In preparation for the upcoming Olympic Games, Intel®, an American multinational corporation and one of the world’s largest technology companies, developed a concept around 3D Athlete Tracking (3DAT). 3DAT is a machine learning (ML) solution to create real-time digital models of athletes in competition in order to increase fan engagement during broadcasts. Intel was looking to leverage this technology for the purpose of coaching and training elite athletes.
Classical computer vision methods for 3D pose reconstruction have proven to be cumbersome for most scientists, given that these models mostly rely on embedding additional sensors on an athlete and the lack of 3D labels and models. Although we can put seamless data collection mechanisms in place using regular mobile phones, developing 3D models using 2D video data is a challenge, given the lack of depth of information in 2D videos. Intel’s 3DAT team partnered with the Amazon ML Solutions Lab (MLSL) to develop 3D human pose estimation techniques on 2D videos in order to create a lightweight solution for coaches to extract biomechanics and other metrics of their athletes’ performance.
This unique collaboration brought together Intel’s rich history in innovation and Amazon ML Solution Lab’s computer vision expertise to develop a 3D multi-person pose estimation pipeline using 2D videos from standard mobile phones as inputs, with Amazon SageMaker Studio notebooks (SM Studio) as the development environment.

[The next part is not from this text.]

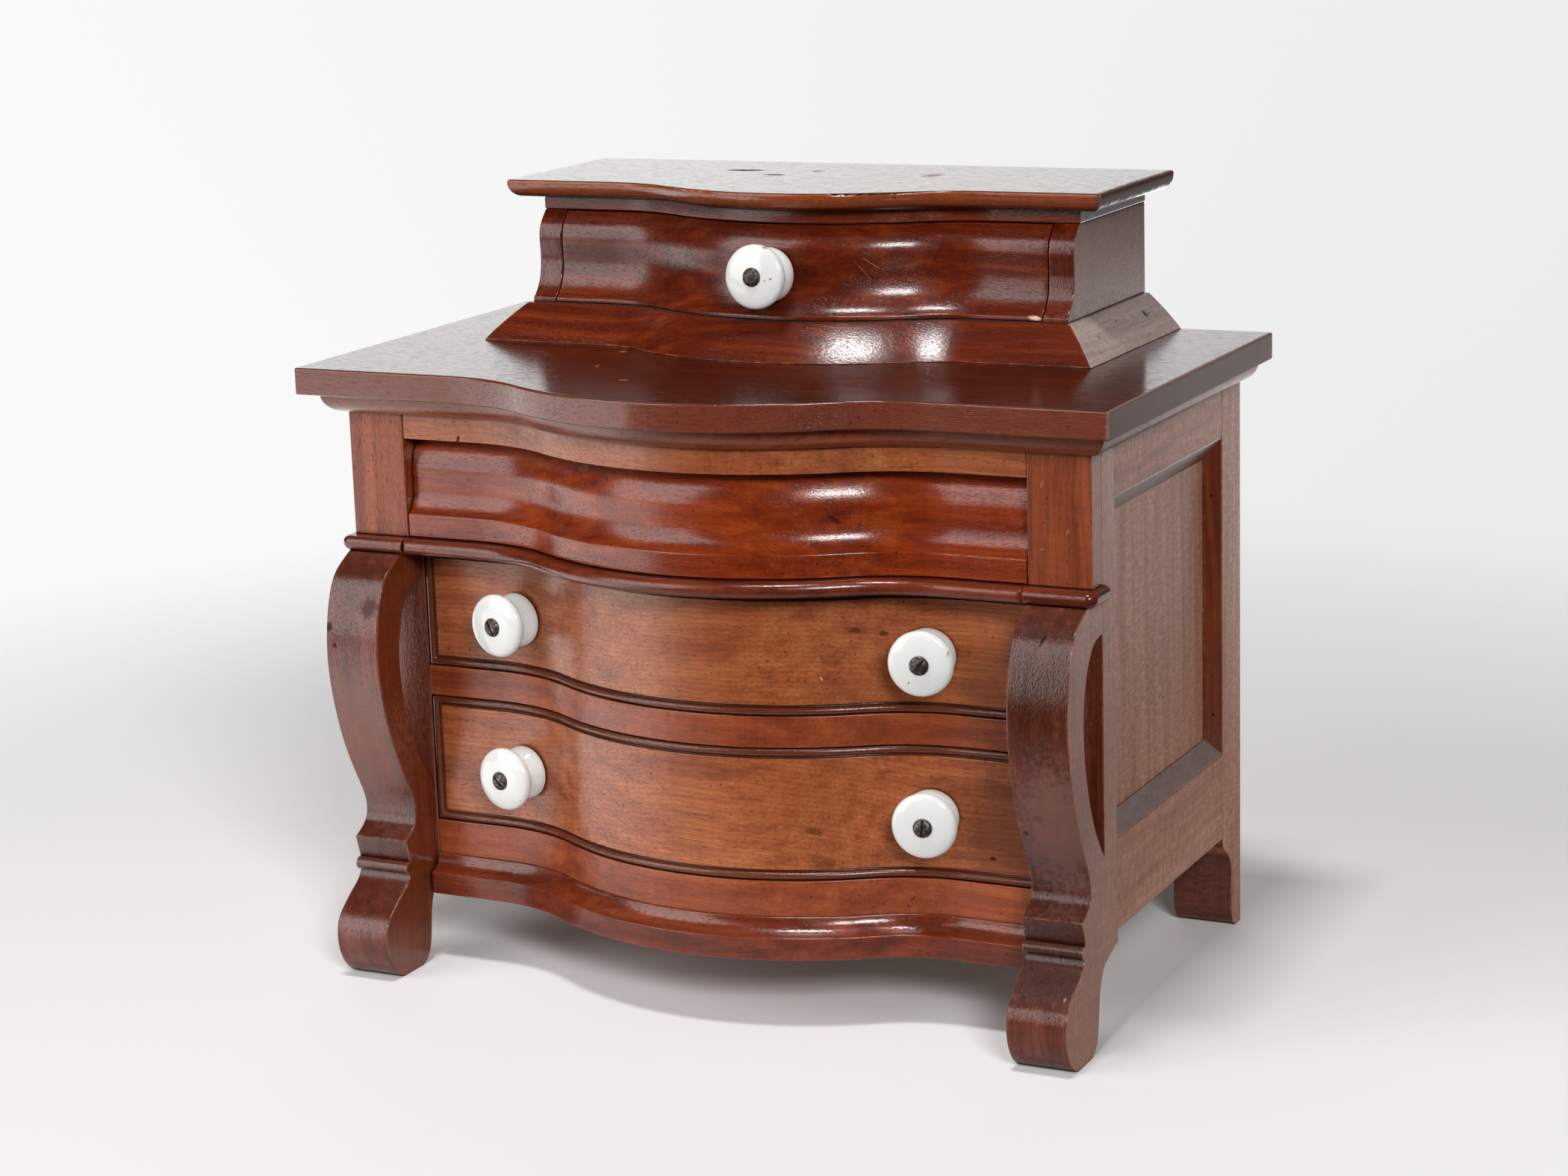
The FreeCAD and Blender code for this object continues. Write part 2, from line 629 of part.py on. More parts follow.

Jonathan Lee, Director of Intel Sports Performance, Olympic Technology Group, says, “The MLSL team did an amazing job listening to our requirements and proposing a solution that would meet our customers’ needs. The team surpassed our expectations, developing a 3D pose estimation pipeline using 2D videos captured with mobile phones in just two weeks. By standardizing our ML workload on Amazon SageMaker, we achieved a remarkable 97% average accuracy on our models.”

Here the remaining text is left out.